> **Stated goal**
Every line of the data must be copied exactly.

> **Source material**
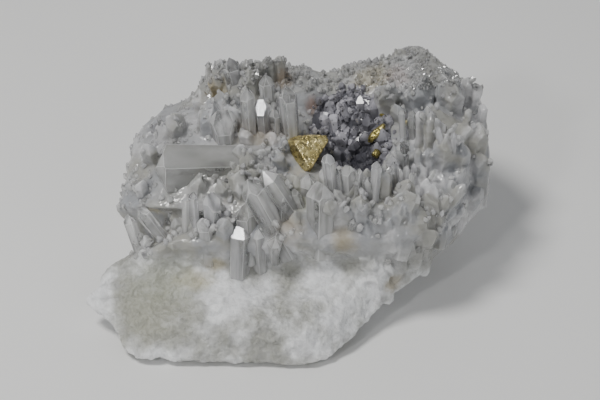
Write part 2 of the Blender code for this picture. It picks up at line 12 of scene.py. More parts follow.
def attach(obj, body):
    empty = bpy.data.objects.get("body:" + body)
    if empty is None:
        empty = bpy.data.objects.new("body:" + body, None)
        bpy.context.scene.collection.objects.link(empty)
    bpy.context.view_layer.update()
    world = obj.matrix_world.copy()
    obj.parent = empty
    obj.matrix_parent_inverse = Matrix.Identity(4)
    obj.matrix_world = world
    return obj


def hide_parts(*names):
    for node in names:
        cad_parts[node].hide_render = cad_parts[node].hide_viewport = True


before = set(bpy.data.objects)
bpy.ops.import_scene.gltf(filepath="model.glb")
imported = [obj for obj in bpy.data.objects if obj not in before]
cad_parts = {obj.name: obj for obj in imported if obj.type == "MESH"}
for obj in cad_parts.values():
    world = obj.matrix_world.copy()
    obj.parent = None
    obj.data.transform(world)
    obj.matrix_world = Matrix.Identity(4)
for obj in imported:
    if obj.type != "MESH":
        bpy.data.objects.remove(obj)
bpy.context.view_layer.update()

> **Solution to this exercise**
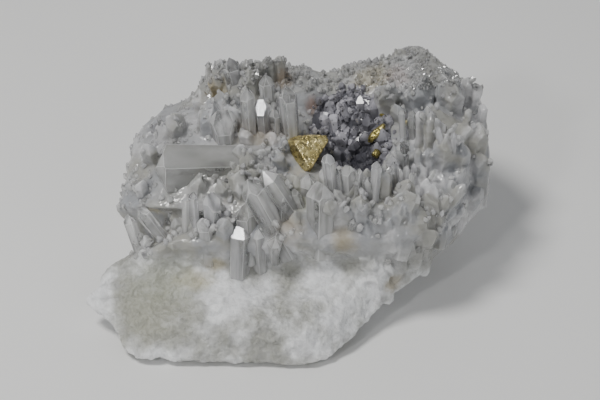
Write part 2 of the Blender code for this picture. It picks up at line 12 of scene.py. More parts follow.
def attach(obj, body):
    empty = bpy.data.objects.get("body:" + body)
    if empty is None:
        empty = bpy.data.objects.new("body:" + body, None)
        bpy.context.scene.collection.objects.link(empty)
    bpy.context.view_layer.update()
    world = obj.matrix_world.copy()
    obj.parent = empty
    obj.matrix_parent_inverse = Matrix.Identity(4)
    obj.matrix_world = world
    return obj


def hide_parts(*names):
    for node in names:
        cad_parts[node].hide_render = cad_parts[node].hide_viewport = True


before = set(bpy.data.objects)
bpy.ops.import_scene.gltf(filepath="model.glb")
imported = [obj for obj in bpy.data.objects if obj not in before]
cad_parts = {obj.name: obj for obj in imported if obj.type == "MESH"}
for obj in cad_parts.values():
    world = obj.matrix_world.copy()
    obj.parent = None
    obj.data.transform(world)
    obj.matrix_world = Matrix.Identity(4)
for obj in imported:
    if obj.type != "MESH":
        bpy.data.objects.remove(obj)
bpy.context.view_layer.update()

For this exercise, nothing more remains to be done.